— begin Entries —

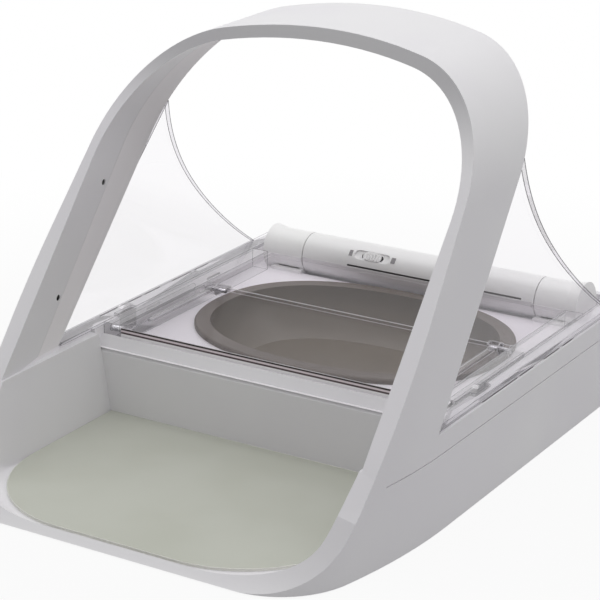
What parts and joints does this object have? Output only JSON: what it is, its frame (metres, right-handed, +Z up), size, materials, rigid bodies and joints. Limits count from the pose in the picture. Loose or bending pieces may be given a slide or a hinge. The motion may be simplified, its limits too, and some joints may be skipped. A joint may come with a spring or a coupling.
{
  "type": "microchip pet feeder",
  "caption": "Automatic pet feeder with an open eating tray, a sensing hoop with clear side guards behind it, and a clear two-part folding lid over a food bowl.",
  "frame": {"origin": "middle of the footprint on the floor", "axes": "+X across, -Y towards the open eating tray, +Z up"},
  "size_m": [0.2298, 0.3198, 0.202],
  "materials": {
    "case_plastic": "satin white",
    "liner_plastic": "satin light grey",
    "clear_plastic": "clear moulded plastic",
    "mat_rubber": "matt grey-green",
    "bowl_plastic": "satin dark grey",
    "copper_tape": "copper foil",
    "sensor_plastic": "dark tinted",
    "cell_metal": "plain wrap",
    "board": "green board",
    "chip_plastic": "black",
    "steel": "bright",
    "foot_rubber": "matt",
    "gear_plastic": "natural",
    "switch_plastic": "satin"
  },
  "bodies": {
    "base": {"lower_case": "case_plastic", "upper_case": "case_plastic", "hoop_liner": "liner_plastic", "antenna_coil": "copper_tape", "beam_emitters": "sensor_plastic", "beam_receivers": "sensor_plastic", "bar_end_left": "case_plastic", "bar_end_right": "case_plastic", "rail_left": "clear_plastic", "rail_right": "clear_plastic", "rail_clip_left": "clear_plastic", "rail_clip_right": "clear_plastic", "side_guard_left": "clear_plastic", "side_guard_right": "clear_plastic", "battery_cells": "cell_metal", "battery_contacts": "steel", "circuit_board": "board", "board_parts": "chip_plastic", "button_board": "board", "case_screws": "steel", "rubber_feet": "foot_rubber", "gear_axle": "steel", "gearbox_frame": "gear_plastic", "motor": "steel"},
    "lid_rear": {"lid_rear_panel": "clear_plastic", "lid_bar": "case_plastic", "drive_shaft": "steel", "stub_shaft": "steel", "driven_gear": "gear_plastic", "hinge_pin_left": "steel", "hinge_pin_right": "steel"},
    "lid_front": {"lid_front_panel": "clear_plastic", "guide_pin_left": "steel", "guide_pin_right": "steel"},
    "lock": {"lock_slider": "switch_plastic"},
    "compound": {"compound_gear": "gear_plastic"},
    "rotor": {"motor_pinion": "gear_plastic"},
    "food_bowl": {"bowl": "bowl_plastic"},
    "mat": {"tray_mat": "mat_rubber"},
    "battery_door_left": {"battery_cover_left": "case_plastic"},
    "battery_door_right": {"battery_cover_right": "case_plastic"},
    "key_left": {"button_left": "switch_plastic"},
    "key_right": {"button_right": "switch_plastic"}
  },
  "joints": [
    {"name": "lid_hinge", "type": "hinge", "parent": "base", "child": "lid_rear", "pos_m": [0, 0.1325, 0.0445], "axis": [-1, 0, 0], "range_deg": [0, 58]},
    {"name": "mid_hinge", "type": "hinge", "parent": "lid_rear", "child": "lid_front", "pos_m": [0, 0.05675, 0.0445], "axis": [-1, 0, 0], "range_deg": [-116, 0]},
    {"name": "compound_spin", "type": "hinge", "parent": "base", "child": "compound", "pos_m": [-0.0825, 0.1325, 0.0325], "axis": [-1, 0, 0], "range_deg": [-116, 0]},
    {"name": "motor_spin", "type": "hinge", "parent": "base", "child": "rotor", "pos_m": [-0.0825, 0.1325, 0.0225], "axis": [-1, 0, 0], "range_deg": [0, 348]},
    {"name": "lock_slide", "type": "slide", "parent": "lid_rear", "child": "lock", "axis": [1, 0, 0], "range_m": [-0.0035, 0.0035]},
    {"name": "button_left_press", "type": "slide", "parent": "base", "child": "key_left", "axis": [0, -1, 0], "range_m": [0, 0.0006], "stiffness_N_per_m": 400},
    {"name": "button_right_press", "type": "slide", "parent": "base", "child": "key_right", "axis": [0, -1, 0], "range_m": [0, 0.0006], "stiffness_N_per_m": 400},
    {"name": "bowl_lift", "type": "slide", "parent": "base", "child": "food_bowl", "axis": [0, 0, 1], "range_m": [0, 0.0006]},
    {"name": "mat_lift", "type": "slide", "parent": "base", "child": "mat", "axis": [0, 0, 1], "range_m": [0, 0.04]},
    {"name": "battery_door_left_out", "type": "slide", "parent": "base", "child": "battery_door_left", "axis": [0, 0, -1], "range_m": [0, 0.03]},
    {"name": "battery_door_right_out", "type": "slide", "parent": "base", "child": "battery_door_right", "axis": [0, 0, -1], "range_m": [0, 0.03]}
  ],
  "couplings": [
    {"joint": "mid_hinge", "follows": "lid_hinge", "ratio": -2},
    {"joint": "compound_spin", "follows": "lid_hinge", "ratio": -2},
    {"joint": "motor_spin", "follows": "lid_hinge", "ratio": 6}
  ]
}
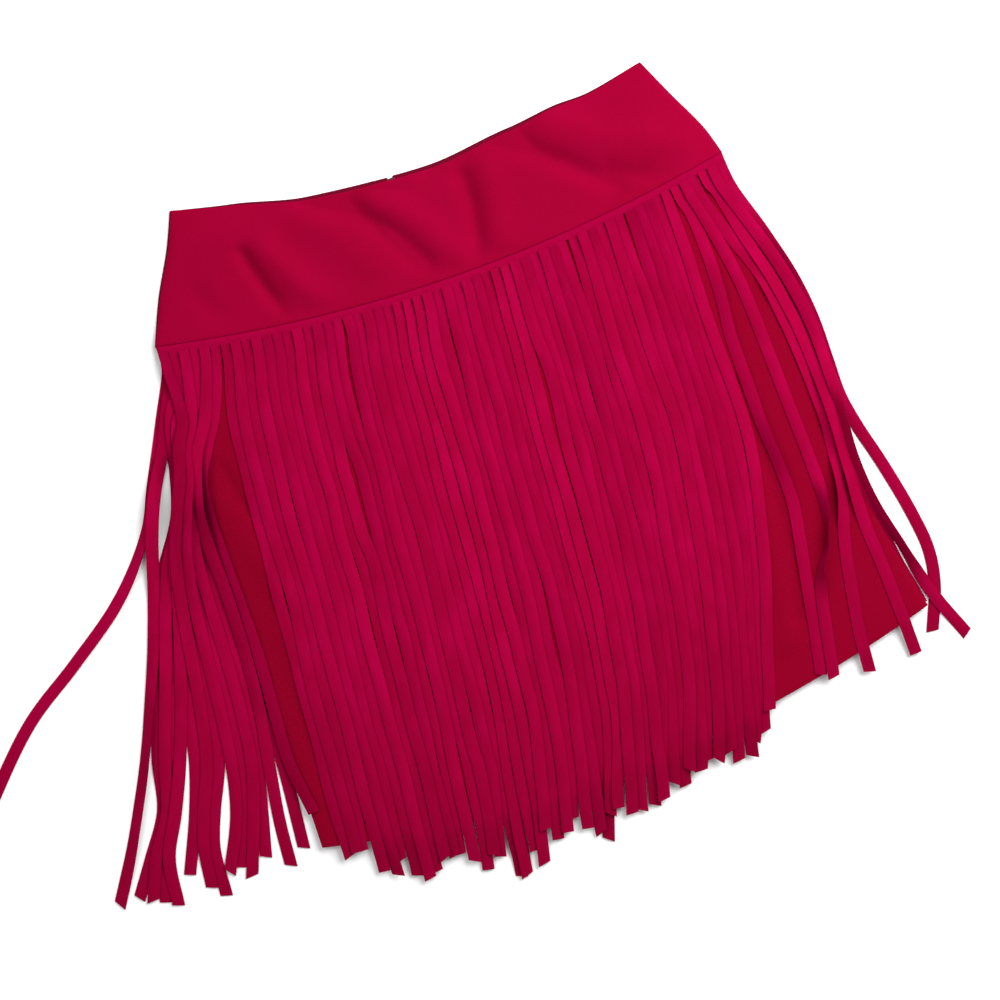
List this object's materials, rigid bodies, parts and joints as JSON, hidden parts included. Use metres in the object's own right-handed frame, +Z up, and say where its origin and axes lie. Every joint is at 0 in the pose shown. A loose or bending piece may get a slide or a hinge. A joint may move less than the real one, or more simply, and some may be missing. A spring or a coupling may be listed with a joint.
{
  "type": "fringe skirt",
  "caption": "Short skirt laid flat, with a fitted hip yoke, a plain lower skirt and a long cut fringe hanging from the yoke seam.",
  "frame": {"origin": "on the surface the skirt lies on, under the middle of all that is laid out", "axes": "+X across the skirt to the side without the free strand, +Y towards the waist, +Z up from the surface"},
  "size_m": [0.738, 0.5336, 0.0121],
  "materials": {
    "skirt_cloth": "matt crepe with a faint nap",
    "fringe_cloth": "matt cut strips with a soft nap",
    "zip_tape": "fine woven tape",
    "zip_metal": "dark coated zip slider"
  },
  "bodies": {
    "root": {"back_yoke_left": "skirt_cloth", "back_yoke_right": "skirt_cloth", "back_fringe_left": "fringe_cloth", "back_fringe_right": "fringe_cloth", "back_skirt_left": "skirt_cloth", "back_skirt_right": "skirt_cloth", "zip_tape": "zip_tape", "zip_slider": "zip_metal", "front_skirt": "skirt_cloth", "front_yoke": "skirt_cloth", "front_fringe": "fringe_cloth"}
  },
  "joints": []
}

— end Entries —

# [Task statement]
Every record shown above must be echoed exactly.

# [Result for this exercise]
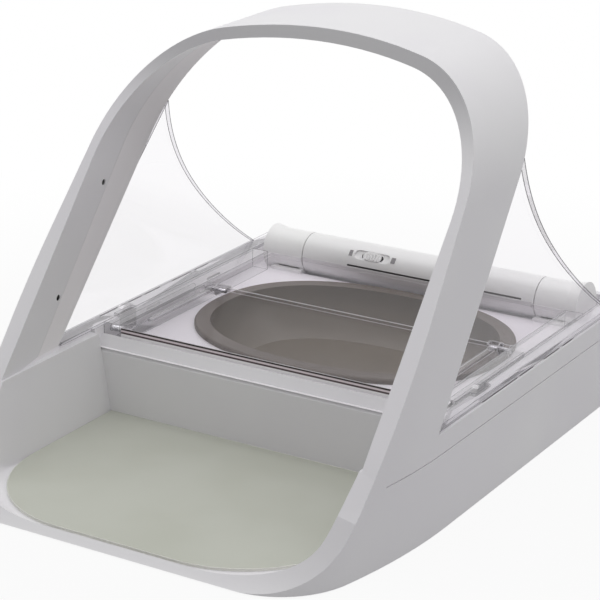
What parts and joints does this object have? Output only JSON: what it is, its frame (metres, right-handed, +Z up), size, materials, rigid bodies and joints. Limits count from the pose in the picture. Loose or bending pieces may be given a slide or a hinge. The motion may be simplified, its limits too, and some joints may be skipped. A joint may come with a spring or a coupling.
{
  "type": "microchip pet feeder",
  "caption": "Automatic pet feeder with an open eating tray, a sensing hoop with clear side guards behind it, and a clear two-part folding lid over a food bowl.",
  "frame": {"origin": "middle of the footprint on the floor", "axes": "+X across, -Y towards the open eating tray, +Z up"},
  "size_m": [0.2298, 0.3198, 0.202],
  "materials": {
    "case_plastic": "satin white",
    "liner_plastic": "satin light grey",
    "clear_plastic": "clear moulded plastic",
    "mat_rubber": "matt grey-green",
    "bowl_plastic": "satin dark grey",
    "copper_tape": "copper foil",
    "sensor_plastic": "dark tinted",
    "cell_metal": "plain wrap",
    "board": "green board",
    "chip_plastic": "black",
    "steel": "bright",
    "foot_rubber": "matt",
    "gear_plastic": "natural",
    "switch_plastic": "satin"
  },
  "bodies": {
    "base": {"lower_case": "case_plastic", "upper_case": "case_plastic", "hoop_liner": "liner_plastic", "antenna_coil": "copper_tape", "beam_emitters": "sensor_plastic", "beam_receivers": "sensor_plastic", "bar_end_left": "case_plastic", "bar_end_right": "case_plastic", "rail_left": "clear_plastic", "rail_right": "clear_plastic", "rail_clip_left": "clear_plastic", "rail_clip_right": "clear_plastic", "side_guard_left": "clear_plastic", "side_guard_right": "clear_plastic", "battery_cells": "cell_metal", "battery_contacts": "steel", "circuit_board": "board", "board_parts": "chip_plastic", "button_board": "board", "case_screws": "steel", "rubber_feet": "foot_rubber", "gear_axle": "steel", "gearbox_frame": "gear_plastic", "motor": "steel"},
    "lid_rear": {"lid_rear_panel": "clear_plastic", "lid_bar": "case_plastic", "drive_shaft": "steel", "stub_shaft": "steel", "driven_gear": "gear_plastic", "hinge_pin_left": "steel", "hinge_pin_right": "steel"},
    "lid_front": {"lid_front_panel": "clear_plastic", "guide_pin_left": "steel", "guide_pin_right": "steel"},
    "lock": {"lock_slider": "switch_plastic"},
    "compound": {"compound_gear": "gear_plastic"},
    "rotor": {"motor_pinion": "gear_plastic"},
    "food_bowl": {"bowl": "bowl_plastic"},
    "mat": {"tray_mat": "mat_rubber"},
    "battery_door_left": {"battery_cover_left": "case_plastic"},
    "battery_door_right": {"battery_cover_right": "case_plastic"},
    "key_left": {"button_left": "switch_plastic"},
    "key_right": {"button_right": "switch_plastic"}
  },
  "joints": [
    {"name": "lid_hinge", "type": "hinge", "parent": "base", "child": "lid_rear", "pos_m": [0, 0.1325, 0.0445], "axis": [-1, 0, 0], "range_deg": [0, 58]},
    {"name": "mid_hinge", "type": "hinge", "parent": "lid_rear", "child": "lid_front", "pos_m": [0, 0.05675, 0.0445], "axis": [-1, 0, 0], "range_deg": [-116, 0]},
    {"name": "compound_spin", "type": "hinge", "parent": "base", "child": "compound", "pos_m": [-0.0825, 0.1325, 0.0325], "axis": [-1, 0, 0], "range_deg": [-116, 0]},
    {"name": "motor_spin", "type": "hinge", "parent": "base", "child": "rotor", "pos_m": [-0.0825, 0.1325, 0.0225], "axis": [-1, 0, 0], "range_deg": [0, 348]},
    {"name": "lock_slide", "type": "slide", "parent": "lid_rear", "child": "lock", "axis": [1, 0, 0], "range_m": [-0.0035, 0.0035]},
    {"name": "button_left_press", "type": "slide", "parent": "base", "child": "key_left", "axis": [0, -1, 0], "range_m": [0, 0.0006], "stiffness_N_per_m": 400},
    {"name": "button_right_press", "type": "slide", "parent": "base", "child": "key_right", "axis": [0, -1, 0], "range_m": [0, 0.0006], "stiffness_N_per_m": 400},
    {"name": "bowl_lift", "type": "slide", "parent": "base", "child": "food_bowl", "axis": [0, 0, 1], "range_m": [0, 0.0006]},
    {"name": "mat_lift", "type": "slide", "parent": "base", "child": "mat", "axis": [0, 0, 1], "range_m": [0, 0.04]},
    {"name": "battery_door_left_out", "type": "slide", "parent": "base", "child": "battery_door_left", "axis": [0, 0, -1], "range_m": [0, 0.03]},
    {"name": "battery_door_right_out", "type": "slide", "parent": "base", "child": "battery_door_right", "axis": [0, 0, -1], "range_m": [0, 0.03]}
  ],
  "couplings": [
    {"joint": "mid_hinge", "follows": "lid_hinge", "ratio": -2},
    {"joint": "compound_spin", "follows": "lid_hinge", "ratio": -2},
    {"joint": "motor_spin", "follows": "lid_hinge", "ratio": 6}
  ]
}
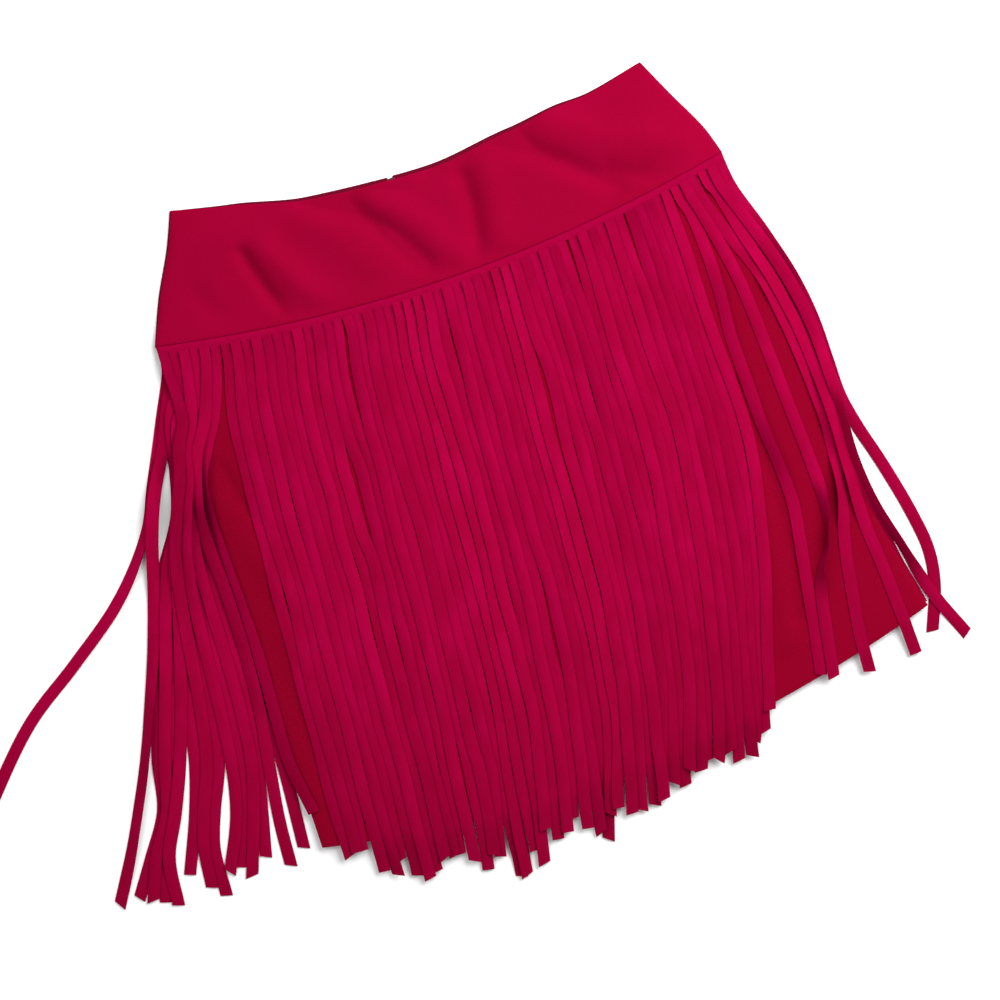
List this object's materials, rigid bodies, parts and joints as JSON, hidden parts included. Use metres in the object's own right-handed frame, +Z up, and say where its origin and axes lie. Every joint is at 0 in the pose shown. A loose or bending piece may get a slide or a hinge. A joint may move less than the real one, or more simply, and some may be missing. A spring or a coupling may be listed with a joint.
{
  "type": "fringe skirt",
  "caption": "Short skirt laid flat, with a fitted hip yoke, a plain lower skirt and a long cut fringe hanging from the yoke seam.",
  "frame": {"origin": "on the surface the skirt lies on, under the middle of all that is laid out", "axes": "+X across the skirt to the side without the free strand, +Y towards the waist, +Z up from the surface"},
  "size_m": [0.738, 0.5336, 0.0121],
  "materials": {
    "skirt_cloth": "matt crepe with a faint nap",
    "fringe_cloth": "matt cut strips with a soft nap",
    "zip_tape": "fine woven tape",
    "zip_metal": "dark coated zip slider"
  },
  "bodies": {
    "root": {"back_yoke_left": "skirt_cloth", "back_yoke_right": "skirt_cloth", "back_fringe_left": "fringe_cloth", "back_fringe_right": "fringe_cloth", "back_skirt_left": "skirt_cloth", "back_skirt_right": "skirt_cloth", "zip_tape": "zip_tape", "zip_slider": "zip_metal", "front_skirt": "skirt_cloth", "front_yoke": "skirt_cloth", "front_fringe": "fringe_cloth"}
  },
  "joints": []
}